1 to 2 tablespoons olive oil
2 cups organic yellow cornmeal
6 cups vegetable broth
2 cloves garlic, minced
a generous amount of sea salt and fresh ground pepper
1 tablespoon olive oil
2 cloves garlic, minced
1 pinch red pepper flakes
2 bunches broccoli rabe, coarsely chopped (about 5 cups)
juice of 1 lemon
sea salt to taste
optional garnish: pinenuts or grated parmesan
Generously coat a 13 X 9 baking pan with the olive oil. Set aside.
In a large soup pot, bring 4 cups of vegetable broth to boil.
Meanwhile, in a bowl, whisk together the cornmeal and remaining 2 cups of broth. Stir briskly until mixture is smooth and well-combined. Pour into the boiling broth and stir to avoid splattering.
Add minced garlic and stir with a wooden spoon. When mixture starts to thicken, about 5 minutes, reduce heat to low and continue stirring occasionally until polenta turns creamy and pulls away from the sides of the pot. This may take up to half an hour, but relax, have a glass of wine -- Terry Theise suggests a big, ripe Gruner Veltliner -- give the polenta a stir between checking your e-mail and your work will be done.
Add sea salt and fresh ground pepper -- polenta should have some kick. Stir and pour into prepared baking pan and let cool.
Cover and refrigerate for several hours, or better yet, overnight.

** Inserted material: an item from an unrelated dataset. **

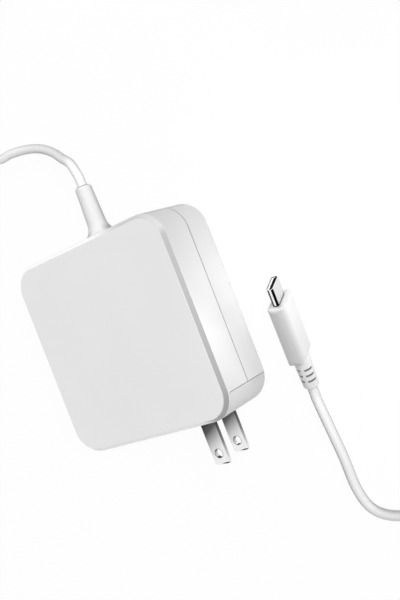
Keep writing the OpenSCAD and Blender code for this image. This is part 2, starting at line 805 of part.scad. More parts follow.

To finish, set broiler on high.
Lightly grease a rimmed cookie sheet.
Using a knife or cookie cutters, slice firm polenta into diamonds, wedges, squares, turkeys if you're clever, whatever shape moves you. Place polenta slices on cookie sheet.
Sprinkle with sea salt and pepper. Place on top rack of the oven and broil for 8 to 10 minutes, or until polenta turns crisp and brown on top.
Meanwhile, heat oil in a large skillet over high heat. Add minced garlic and red pepper flakes. When pepper flakes start to sizzle, add chopped broccoli rabe.
Give it a quick and easy stir, until broccoli rabe starts to soften but is still vibrant green -- about 5 minutes max. Squeeze juice of 1 lemon. Add sea salt to taste.
Serve polenta slices topped with broccoli rabe. Garnish with grated Parmesan or pinenuts if desired and a big dollop of thanks.